Stated problem:
From the entries that follow, extract each line holding the string "materials".

[Start Task data]

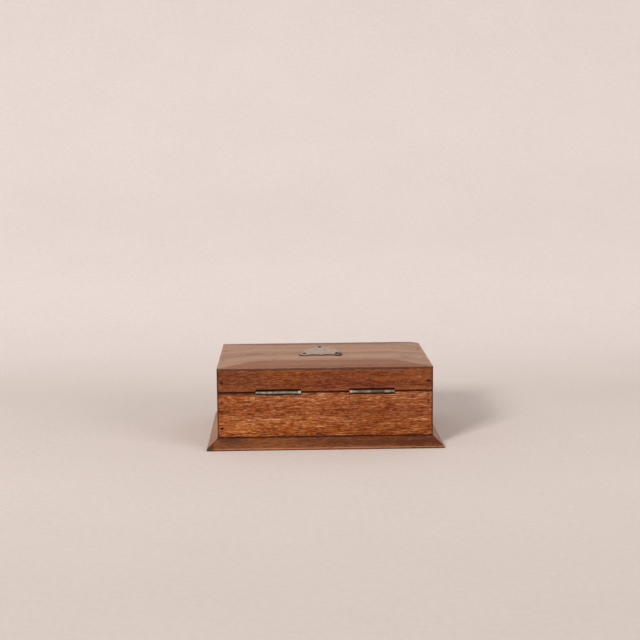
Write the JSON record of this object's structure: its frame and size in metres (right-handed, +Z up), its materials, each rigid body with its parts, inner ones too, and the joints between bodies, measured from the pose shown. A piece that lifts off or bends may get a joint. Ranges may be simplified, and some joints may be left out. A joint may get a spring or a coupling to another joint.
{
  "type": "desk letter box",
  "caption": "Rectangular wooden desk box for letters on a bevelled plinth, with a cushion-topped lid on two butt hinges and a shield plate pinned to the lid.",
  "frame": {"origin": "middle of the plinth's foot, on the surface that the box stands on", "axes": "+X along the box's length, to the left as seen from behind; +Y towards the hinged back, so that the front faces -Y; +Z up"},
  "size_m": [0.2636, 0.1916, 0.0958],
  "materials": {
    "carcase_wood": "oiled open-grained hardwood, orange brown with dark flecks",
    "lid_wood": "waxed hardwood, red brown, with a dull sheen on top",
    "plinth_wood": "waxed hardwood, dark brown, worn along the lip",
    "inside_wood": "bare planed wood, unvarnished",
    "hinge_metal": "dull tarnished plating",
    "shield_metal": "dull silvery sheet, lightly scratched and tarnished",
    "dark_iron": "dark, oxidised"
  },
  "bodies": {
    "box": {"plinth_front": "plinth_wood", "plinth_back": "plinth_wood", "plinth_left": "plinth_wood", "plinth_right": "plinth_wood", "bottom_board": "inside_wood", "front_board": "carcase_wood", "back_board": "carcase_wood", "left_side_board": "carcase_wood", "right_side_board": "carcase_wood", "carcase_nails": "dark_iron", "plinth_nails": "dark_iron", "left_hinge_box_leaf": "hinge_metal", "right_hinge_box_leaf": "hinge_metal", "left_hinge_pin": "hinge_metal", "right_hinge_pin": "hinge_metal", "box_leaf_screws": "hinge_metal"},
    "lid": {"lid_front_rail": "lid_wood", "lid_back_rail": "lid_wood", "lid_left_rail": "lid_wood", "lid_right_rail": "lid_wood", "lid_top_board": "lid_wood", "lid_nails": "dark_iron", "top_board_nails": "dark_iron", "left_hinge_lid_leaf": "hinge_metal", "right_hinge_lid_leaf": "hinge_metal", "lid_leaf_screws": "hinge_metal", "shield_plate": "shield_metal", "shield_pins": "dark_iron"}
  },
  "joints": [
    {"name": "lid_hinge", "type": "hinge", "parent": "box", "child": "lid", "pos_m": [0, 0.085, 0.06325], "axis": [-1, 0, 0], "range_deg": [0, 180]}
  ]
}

[End Task data]
[Start Task data]

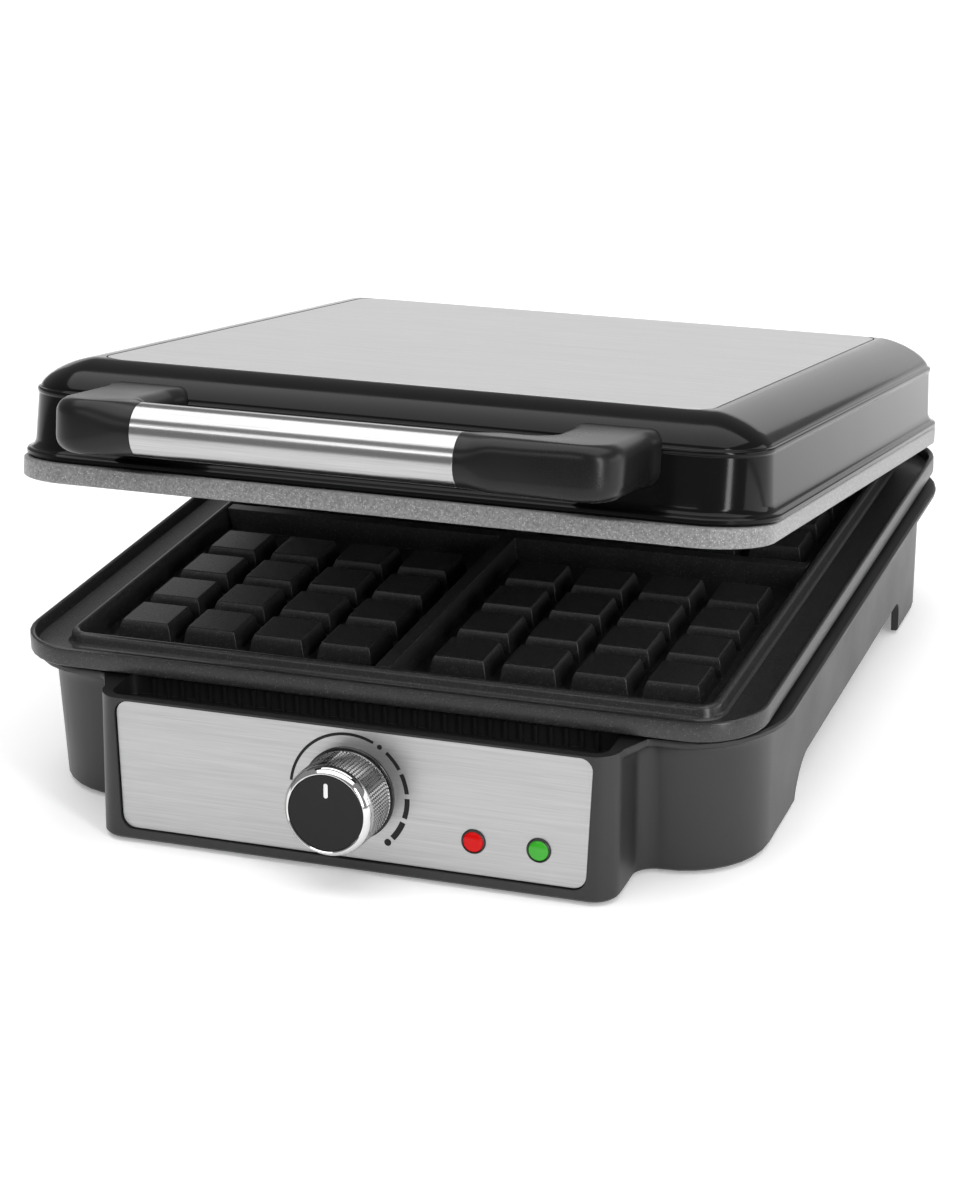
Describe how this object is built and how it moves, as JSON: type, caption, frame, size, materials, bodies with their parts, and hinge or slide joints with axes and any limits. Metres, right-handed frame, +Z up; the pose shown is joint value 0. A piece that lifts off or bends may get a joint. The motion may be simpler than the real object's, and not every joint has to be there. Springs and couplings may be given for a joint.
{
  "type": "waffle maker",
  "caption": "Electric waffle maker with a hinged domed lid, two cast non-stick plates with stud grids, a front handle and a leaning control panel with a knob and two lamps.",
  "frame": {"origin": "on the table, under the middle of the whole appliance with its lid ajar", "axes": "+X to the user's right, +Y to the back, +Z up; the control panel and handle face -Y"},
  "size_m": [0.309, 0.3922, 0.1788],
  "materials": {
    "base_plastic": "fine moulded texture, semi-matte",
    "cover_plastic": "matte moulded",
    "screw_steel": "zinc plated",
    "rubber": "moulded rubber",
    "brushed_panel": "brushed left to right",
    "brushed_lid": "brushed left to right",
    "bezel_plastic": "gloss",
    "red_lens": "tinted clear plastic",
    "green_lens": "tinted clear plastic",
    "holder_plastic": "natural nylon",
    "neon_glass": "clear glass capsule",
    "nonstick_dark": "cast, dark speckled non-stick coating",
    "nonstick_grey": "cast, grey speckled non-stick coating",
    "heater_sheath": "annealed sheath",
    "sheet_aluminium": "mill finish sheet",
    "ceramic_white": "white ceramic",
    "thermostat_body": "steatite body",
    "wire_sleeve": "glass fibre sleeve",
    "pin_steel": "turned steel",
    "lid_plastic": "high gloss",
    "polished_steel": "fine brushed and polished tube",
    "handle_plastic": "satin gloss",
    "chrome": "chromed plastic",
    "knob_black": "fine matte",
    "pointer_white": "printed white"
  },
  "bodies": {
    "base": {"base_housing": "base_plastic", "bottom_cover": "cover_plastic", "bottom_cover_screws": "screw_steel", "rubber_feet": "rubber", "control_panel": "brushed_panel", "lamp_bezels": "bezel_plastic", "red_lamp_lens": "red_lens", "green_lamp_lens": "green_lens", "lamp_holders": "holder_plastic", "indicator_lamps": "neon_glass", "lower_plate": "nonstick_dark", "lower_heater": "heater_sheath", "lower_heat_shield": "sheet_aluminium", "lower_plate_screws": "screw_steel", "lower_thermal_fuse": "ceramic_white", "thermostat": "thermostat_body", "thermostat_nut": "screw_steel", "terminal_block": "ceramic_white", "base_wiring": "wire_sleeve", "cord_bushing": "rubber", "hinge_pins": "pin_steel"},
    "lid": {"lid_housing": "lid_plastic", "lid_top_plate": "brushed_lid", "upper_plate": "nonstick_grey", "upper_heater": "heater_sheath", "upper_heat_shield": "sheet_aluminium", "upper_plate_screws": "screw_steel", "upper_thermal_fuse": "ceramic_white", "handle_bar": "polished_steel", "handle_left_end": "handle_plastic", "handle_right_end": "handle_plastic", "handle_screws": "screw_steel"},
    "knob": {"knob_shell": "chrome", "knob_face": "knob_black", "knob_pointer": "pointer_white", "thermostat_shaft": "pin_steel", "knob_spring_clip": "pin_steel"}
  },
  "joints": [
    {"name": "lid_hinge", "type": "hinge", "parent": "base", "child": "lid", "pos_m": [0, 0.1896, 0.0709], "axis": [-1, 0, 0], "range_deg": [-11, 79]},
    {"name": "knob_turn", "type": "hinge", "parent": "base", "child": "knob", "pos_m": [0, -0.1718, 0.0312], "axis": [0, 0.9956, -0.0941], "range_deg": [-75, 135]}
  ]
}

[End Task data]

Final answer:
Write the JSON record of this object's structure: its frame and size in metres (right-handed, +Z up), its materials, each rigid body with its parts, inner ones too, and the joints between bodies, measured from the pose shown. A piece that lifts off or bends may get a joint. Ranges may be simplified, and some joints may be left out. A joint may get a spring or a coupling to another joint.
  "materials": {
Describe how this object is built and how it moves, as JSON: type, caption, frame, size, materials, bodies with their parts, and hinge or slide joints with axes and any limits. Metres, right-handed frame, +Z up; the pose shown is joint value 0. A piece that lifts off or bends may get a joint. The motion may be simpler than the real object's, and not every joint has to be there. Springs and couplings may be given for a joint.
  "materials": {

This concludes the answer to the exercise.